Defending journalists facing attacks—whether verbal harassment or physical violence—protects democracy's infrastructure. When politicians attack media, citizens must decide whether to join attacks or defend press freedom. Democracy's survival depends partly on that choice.
Supporting local journalism preserves community-level democracy. Attending local news outlets' events, contributing to funding campaigns, or simply reading coverage strengthens these essential but endangered institutions.
The Future of the Fourth Pillar
Media's role as democracy's fourth pillar faces existential challenges but also opportunities. Technology that disrupted traditional journalism also enables new forms. Digital platforms allow direct citizen journalism. Data journalism reveals patterns invisible in traditional reporting. Collaborative tools enable investigations across borders. Video and audio storytelling reach audiences in new ways.

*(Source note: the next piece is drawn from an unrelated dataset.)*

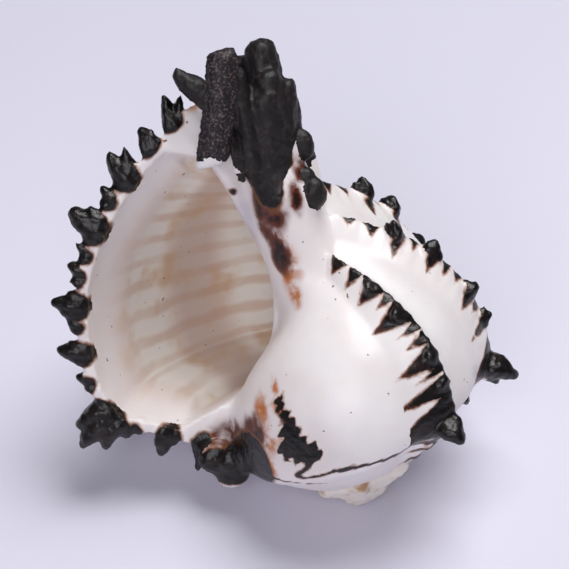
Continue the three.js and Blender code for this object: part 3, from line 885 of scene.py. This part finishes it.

The question isn't whether media will continue serving democratic functions—it's what form that media will take, who will produce it, how it will be funded, and whether quality and independence can be maintained. Democracy survived transitions from town criers to newspapers to broadcast to digital. It will adapt to whatever comes next.
But adaptation isn't guaranteed or automatic. It requires conscious choices—by policymakers protecting press freedom, by journalists maintaining standards despite economic pressure, by technology companies balancing profit with social responsibility, and by citizens valuing and supporting quality journalism.
The fourth pillar can be rebuilt stronger than before, or it can crumble, leaving democracy precariously balanced on three legs. Which future emerges depends on whether we recognize that press freedom isn't a luxury or partisan preference but an essential democratic infrastructure deserving protection, investment, and support. Democracy and free media rise or fall together. Protecting one means protecting both.